Sen. John McCain also faced questions during his 2008 bid for president. The Arizona Republican was born in the Panama Canal Zone in 1936. Michigan Gov. George Romney faced similar questions during his 1968 president run. Mr. Romney was born in Mexico to American citizens living in a Mormon church colony.
“You do have the sort of acceptance by the political system of John McCain presidential run, and of the George Romney presidential run,” Cornell’s Mr. Dorf said. “So those suggest a more permissive approach to natural born citizenship.”
The Constitution’s Article II, Section 1, reads: “No Person except a natural born Citizen, or a Citizen of the United States, at the time of the Adoption of this Constitution, shall be eligible to the Office of President.”
Mr. Cruz was born in Calgary in 1970 to an American mother, though his father wasn’t an American citizen at the time. The family moved to the U.S. when he was four years old.

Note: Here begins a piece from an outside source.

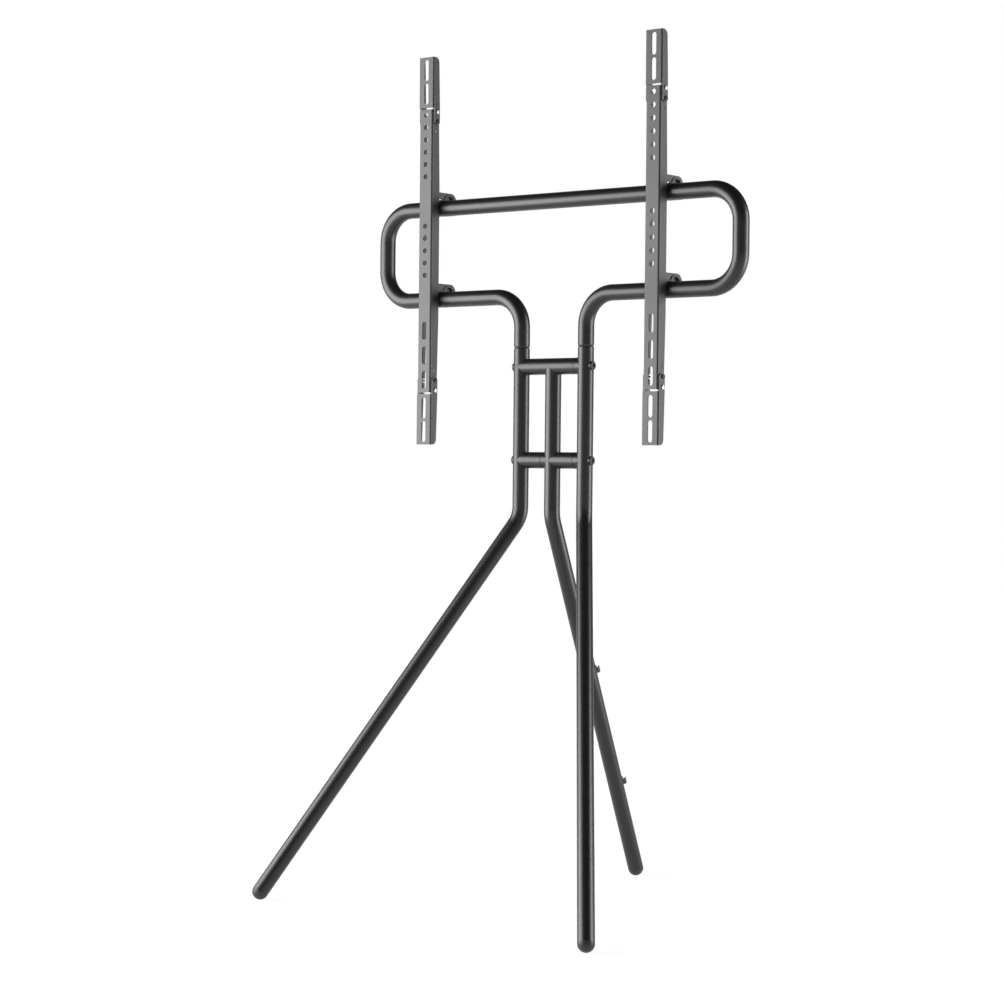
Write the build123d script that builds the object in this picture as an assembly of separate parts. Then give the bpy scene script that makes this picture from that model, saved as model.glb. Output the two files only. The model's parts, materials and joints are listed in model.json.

The political world is already handicapping a potential Cruz candidacy and on Friday all eyes will be on South Carolina, where he and Vice President Joe Biden, a likely Democratic candidate, will be headlining their party’s respective annual dinners around the same time in Columbia.
The dueling appearances come a little over a year after the South Carolina primary, where voters put a dent in their reputation for picking winners when former House Speaker Newt Gingrich won the state’s GOP primary only to see his campaign sputter out in the ensuing contests.
The Palmetto State could prove to be fertile political ground for Mr. Cruz, who bills himself as a defender of the Constitution, touts his pro-life credentials and is closely tied to former South Carolina Sen. Jim DeMint, who vacated his seat this year to take over the conservative think tank the Heritage Foundation.
A Princeton debate champion, Harvard Law School graduate, and former clerk for Chief Justice William H. Rehnquist, Mr. Cruz has earned headlines for the combative style he has brought to Capitol Hill since the 2012 election.
He opposed the nominations of Sen. John Kerry to be the next secretary of State and former Sen. Chuck Hagel to head the Pentagon. And he pushed back against Hurricane Sandy emergency relief funding for the Northeast, the Republican-controlled House’s plan to waive the nation’s borrowing limit for nearly four months and post-Newtown efforts to tighten the nation’s gun control laws.